По-хорошему завидовал нарком Малышев конструктору Кошкину.

– Машина ваша, Михаил Ильич, с исконно русским характером: проста, сильна, неприхотлива,– сказал он Кошкину еще накануне.

А Носик опять увеличил обороты двигателя, направил машину на высокую сосну у берега реки и ударил по ней. Сосна хрустнула звонко, сломалась и упала на танк. Машина потащила ее, как муравей соломинку. Потом спустилась к реке и двинулась вброд. Бурлящая вода разбивалась о танк, течение снесло с него сосну, и он без остановки вышел на другой берег.

Казалось, танк устал в схватке с берегом и рекой, а он постоял несколько секунд, развернулся, опять вошел в воду, снова пересек реку и вылез на крутой берег.

Отличился на этом показе и танк БТ-7М с двигателем В-2.

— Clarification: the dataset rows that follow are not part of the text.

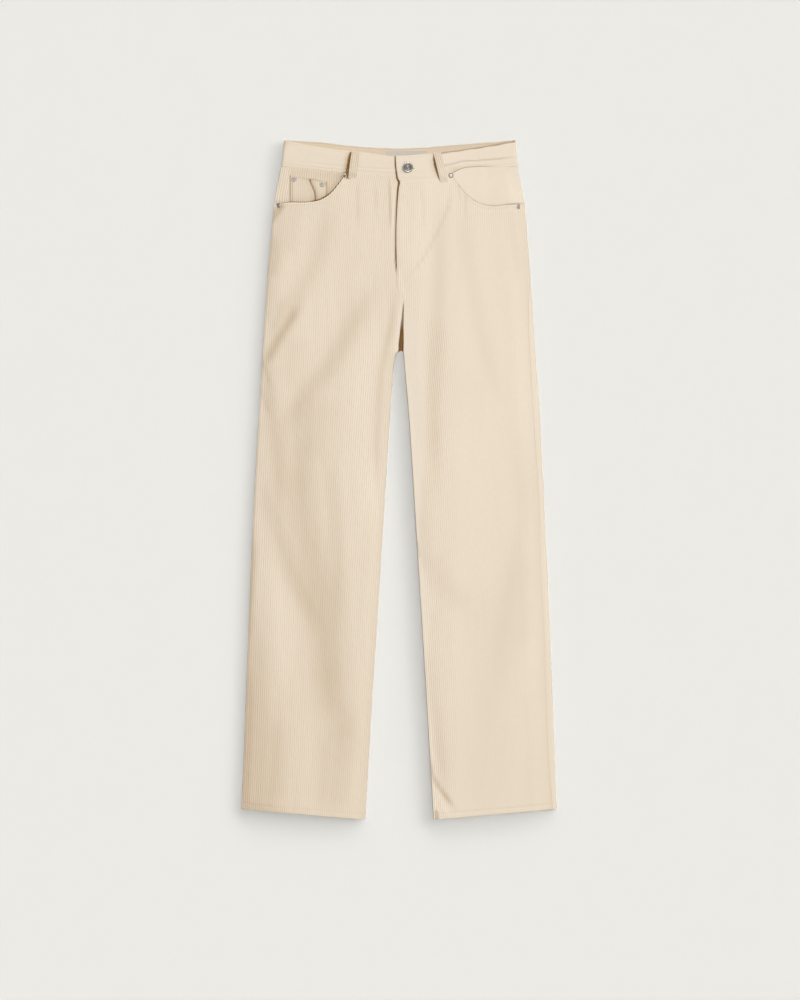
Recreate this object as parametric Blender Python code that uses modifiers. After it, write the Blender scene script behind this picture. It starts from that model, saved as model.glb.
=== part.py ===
"""Corduroy trousers, laid flat on their back with the front up.

Every cut piece of the garment is its own closed wall of cloth. Sizes are in
millimetres and go to metres when a mesh is made. X runs across the garment
(the wearer's right is -X), Y runs along it (the waist is +Y) and Z is up from
the surface that it lies on. A side is -1 for the wearer's right and 1 for the
left.
"""

import math
from collections import namedtuple
from functools import lru_cache

import bmesh
import bpy
import numpy as np

MM = 0.001

# ---- driving dimensions, mm -------------------------------------------------

HALF_LENGTH = 543.8          # from the middle of the garment to waist and hem
CLOTH = 1.9                  # thickness of one ply of corduroy
EDGE_BEVEL = 1.2             # a cut edge's inner face stops this far short
GAP = 0.3                    # space kept between pieces that are sewn together
SEAM = GAP / 2               # each piece stops this far from its seam line
LAYER_GAP = 0.5              # space between a panel and the ply under it
WALE_PITCH = 3.4             # one rib of the corduroy and its groove
WALES_PER_PANEL = 60         # ribs across a front panel
WALE_RISE = 0.28             # rib and groove lie this far above and below the cloth
EDGE_RADIUS = 3.2            # the cloth's fold along the sides of the legs
FOLD_STEPS = 30              # steps in a section round a folded edge
LIE_HEIGHT = 7.6             # top of the front cloth above the surface
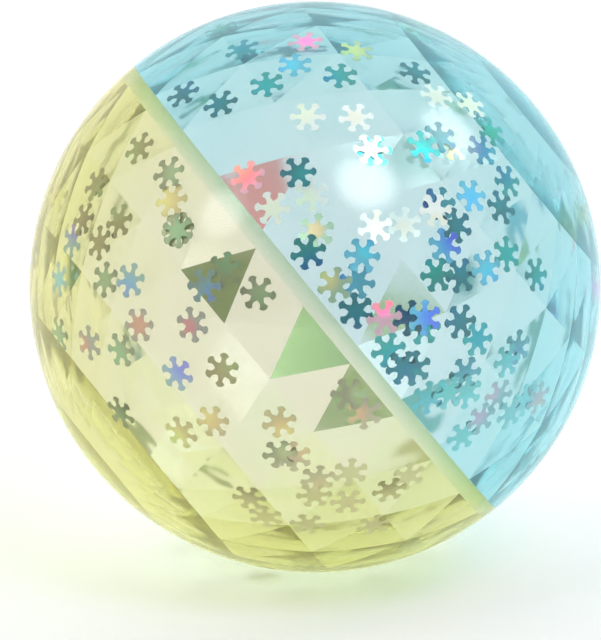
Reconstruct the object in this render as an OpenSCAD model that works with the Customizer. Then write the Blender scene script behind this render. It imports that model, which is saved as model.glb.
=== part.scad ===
// Bouncy ball of two clear tinted halves, with flat facets inside
// and snowflake glitter moulded into the wall

/* [Ball] */
// Outer diameter in millimetres
ball_d = 65; // [50:1:90]
// Wall at the corners of the facets
corner_wall = 1.5; // [1.4:0.1:3]
// Rise of the mould axis above the floor in degrees, blue half up
lean = 38; // [0:1:90]
// Turn of the ball about its mould axis in degrees
ball_turn = -108.5; // [-180:0.5:180]

/* [Facets] */
// Facets round each half
facet_count = 24; // [16:2:32]
// Rows of facets from the seam to the flat end
row_count = 4; // [2:1:4]
// Degrees of latitude that one row covers
row_angle = 18; // [12:1:20]
// Turn of the blue facets from the front of the ball
blue_turn = -0.5; // [-15:0.5:15]
// Turn of the yellow facets from the front of the ball
yellow_turn = 1.5; // [-15:0.5:15]

/* [Lap joint] */
// Height of the blue lip inside the yellow half
lip_h = 1.8; // [1:0.1:3]
// Thickness of the blue lip
lip_t = 0.7; // [0.4:0.05:0.8]
// Step from the corners of the facets out to the lip
lip_step = 0.05; // [0:0.05:0.2]
// Gap round the lip for the bond
bond_gap = 0.05; // [0.02:0.01:0.1]

/* [Glitter] */
// Flake from tip to tip
flake_d = 4; // [2:0.1:5]
// Thickness of a flake
flake_t = 0.1; // [0.05:0.01:0.12]
// Least rubber over and under a flake
flake_cover = 0.35; // [0.25:0.05:0.35]
// Layers of flakes in the wall
layer_count = 3; // [2:1:3]
// Flakes scattered in the whole blue half, of which the hidden ones are kept
blue_scatter = 80; // [40:10:120]
// Flakes scattered in the whole yellow half, of which the hidden ones are kept
yellow_scatter = 50; // [30:10:90]

/* [Hidden] */
$fn = 128;
overrun = 1;
ball_r = ball_d / 2;
corner_r = ball_r - corner_wall;
lip_in_r = corner_r + lip_step;
lip_out_r = lip_in_r + lip_t;
rebate_r = lip_out_r + bond_gap;
flake_r = flake_d / 2;
layer_step = (corner_wall - 2 * flake_cover - flake_t) / (layer_count - 1);

// The front flakes are placed as the eye sees them, this many radii away,
// with the blue pole tipped a little towards it
eye_far_share = 22;
eye_tip_angle = 0.9;

// One arm of the snowflake, in shares of its radius
arm_shares = [[0.66, -0.15], [0.82, -0.24], [1, 0], [0.82, 0.24], [0.66, 0.15]];
valley_share = 0.33;
arm_count = 6;

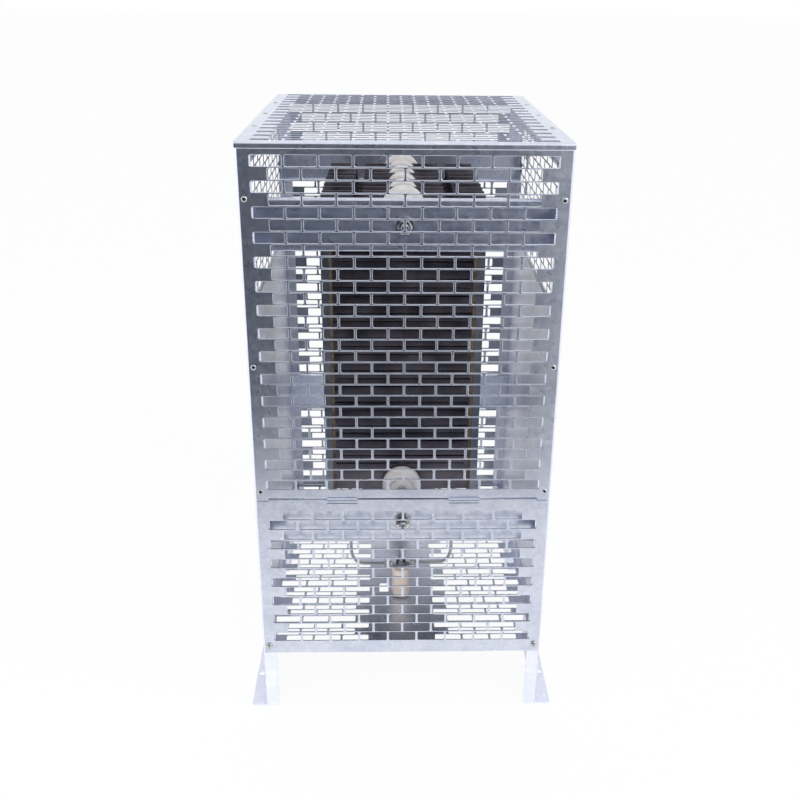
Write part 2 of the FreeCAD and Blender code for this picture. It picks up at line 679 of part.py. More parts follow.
def spools(level):
    """Ceramic spools on the sleeve, one in each second space between two grids."""
    width = "(grid_pitch - grid_sheet - 2 * seat_gap)"
    count = int(value("grid_count")) // 2
    items = []
    for index in range(count):
        y = f"({index} - ({count} - 1) / 2) * 2 * grid_pitch - {width} / 2"
        bore = "sleeve_diameter + 2 * seat_gap"
        items.append(ring(f"{level}Spool{index + 1}", "spool_diameter", bore, width, "0", y, RODS[level]))
    return group(f"{level}_spool_insulators", items)


# Resistor packet

GRID_HALF = "(packet_width / 2 - rail_sheet - mica_sheet - seat_gap)"


def grid_place(index):
    return f"(({index} - (grid_count - 1) / 2) * grid_pitch)"


def resistor_grid(index, slit_rows):
    """One punched steel grid; with slits it shows the meander, without them only its outline."""
    body = new_body(f"resistor_grid_{index + 1:02d}")
    half, sleeve = GRID_HALF, "(sleeve_diameter / 2 + seat_gap)"
    notch = "side_notch_spacing / 2 + side_notch_width / 2"
    inner = "side_notch_spacing / 2 - side_notch_width / 2"
    notch_floor = "packet_top - side_notch_depth"
    face = new_sketch(body, "XZ_Plane", f"-{grid_place(index)} - grid_sheet / 2")
    right_half = [
        (sleeve, f"lower_rod_height + {sleeve}"), (sleeve, "packet_bottom"), (half, "packet_bottom"),
        (half, "packet_top"), (notch, "packet_top"), (notch, notch_floor), (inner, notch_floor),
        (inner, "packet_top"), (sleeve, "packet_top"), (sleeve, f"upper_rod_height - {sleeve}"),
    ]
    left_half = [(f"-({x})", z) for x, z in reversed(right_half)]
    outline(face, right_half + left_half)
    pad(body, face, "grid_sheet")
    if slit_rows:
        count = "floor((packet_top - packet_bottom - 2 * end_bar) / bar_pitch / 2)"
        for side, row in ((RIGHT, "0"), (LEFT, "1")):
            slit = new_sketch(body, "XZ_Plane")
            ends = f"{side} * ({half} + slit)", f"-{side} * ({half} - turn_width)"
            left, right = sorted(ends, key=value)
            low = f"packet_bottom + end_bar + {row} * bar_pitch"
            rectangle(slit, left, low, right, f"{low} + slit")
            opening = punch(body, slit)
            repeat(body, opening, slit, "1", "1", count, "2 * bar_pitch")
    return body


def channel(name, side, index, width, sheet_text, reach, thickness):
    """An upright channel that wraps the edge of a grid, or of the mica on it."""
    y = grid_place(index)
    outer, inner = f"{side} * ({reach})", f"{side} * (({reach}) - ({width}))"
    left, right = sorted((outer, inner), key=value)
    bottom, top = "packet_bottom", "packet_top"
    front, rear = f"{y} - ({thickness}) / 2", f"{y} + ({thickness}) / 2"
    outside = block(f"{name}Outside", (left, front, bottom), (right, rear, top))
    slot_edge = f"{side} * (({reach}) - ({sheet_text}))"
    left, right = sorted((slot_edge, inner), key=value)
    core = f"(({thickness}) / 2 - ({sheet_text}))"
    inside = block(f"{name}Inside", (left, f"{y} - {core}", bottom), (right, f"{y} + {core}", top))
    return cut(name, outside, inside)


def packet_edges(side_name, side):
    """Mica strips on the grids' edges and the steel rails clamped over them."""
    mica_thick = "(grid_sheet + 2 * seat_gap + 2 * mica_sheet)"
    rail_thick = f"({mica_thick} + 2 * rail_sheet)"
    micas, rails = [], []
    reach = "packet_width / 2"
    width = "rail_width - rail_sheet + mica_show"
    for index in range(int(value("grid_count"))):
        tag = f"{side_name.title()}{index + 1}"
        inset = f"{reach} - rail_sheet"
        micas.append(channel(f"Mica{tag}", side, index, width, "mica_sheet", inset, mica_thick))
        rails.append(channel(f"Rail{tag}", side, index, "rail_width", "rail_sheet", reach, rail_thick))
    return [group(f"{side_name}_mica_strips", micas), group(f"{side_name}_side_rails", rails)]


def grid_links():
    """Straps that join the grids in one string, by turns at the upper and the lower edge."""
    links = []
    for index in range(int(value("grid_count")) - 1):
        upper = index % 2 == 0
        height = "(packet_top - link_edge)" if upper else "(packet_bottom + link_edge)"
        middle = f"{RIGHT if upper else LEFT} * link_inset"
        front, rear = f"{grid_place(index)} + grid_sheet / 2", f"{grid_place(index + 1)} - grid_sheet / 2"
        low = (f"{middle} - link_width / 2", front, f"{height} - link_height / 2")
        high = (f"{middle} + link_width / 2", rear, f"{height} + link_height / 2")
        links.append(block(f"Link{index + 1}", low, high))
    return group("grid_links", links)


# Connection posts and leads

POST_TOP = "(leg_height + panel_sheet + post_height)"
LUG_HEIGHT = f"({POST_TOP} + stud_washer_sheet)"
STUD_BORE = "(stud_diameter + 2 * stud_play)"


def post_place(end):
    return f"({end} * post_spacing / 2)"


def connection_post(end):
    label = f"{'front' if end == FRONT else 'rear'}_connection_post"
    foot = "leg_height + panel_sheet"
    item = prism(label, RIM_SIDES, "post_diameter", "post_height", "0", post_place(end), foot, "Z")
    item.Label = label
    return item


def lug(name, end, side, height):
    """Cable lug: a flat with a hole, and a barrel that points away from the stud."""
    y = post_place(end)
    outer, inner = sorted((f"-{side} * lug_width / 2", f"{side} * lug_reach"), key=value)
    low = (outer, f"{y} - lug_width / 2", height)
    high = (inner, f"{y} + lug_width / 2", f"{height} + lug_sheet")
    plate = block(f"{name}Plate", low, high)
    flat = bore_through(f"{name}Flat", plate, STUD_BORE, "lug_sheet", "0", y, height, "Z")
    start = min(f"{side} * lug_reach", f"{side} * (lug_reach + lug_barrel_length)", key=value)
    middle = f"{height} + lug_barrel / 2"
    barrel = prism(f"{name}Barrel", BORE_SIDES, "lug_barrel", "lug_barrel_length", start, y, middle, "X")
    return fuse(name, [flat, barrel])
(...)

После такой яркой демонстрации высоких боевых качеств новых советских танков можно было смело утверждать, что наступил новый этап в развитии советского танкостроения – этап создания оригинальных отечественных конструкций, превосходящих лучшие мировые образцы. Т-32 и КВ, повторим это еще раз, не имели даже отдаленных прототипов за рубежом. Но на полигоне были лишь их опытные образцы. Им предстояло еще пройти тернистый путь до серийного производства.

Правительственная комиссия по достоинству оценила работу конструкторов СКБ-2. Котин дословно помнил, что записал тогда в проекте решения К. Е. Ворошилов: «Из танков тяжелого типа КВ по своим данным является наиболее приемлемым образцом».

Маршал сделал осторожную запись. Действительно, танк произвел впечатление. Ни одна армия мира в тот период не имела подобной боевой машины. Она выгодно отличалась от двухбашенных СМК и Т-100.

Однако КВ был не без конструктивных недостатков. Не сложилось еще полной уверенности в надежной длительной работе дизеля В-2К, слабыми оказались тормоза и бортовые планетарные редукторы, барахлила коробка скоростей.

Результатом испытаний КВ на подмосковном полигоне было поручение Кировскому заводу срочно довести его опытный образец и поставить на серийное производство.

Танки вновь погрузили на платформы и отправили в Ленинград. Теперь кировцам предстояло заняться доработкой КВ-1.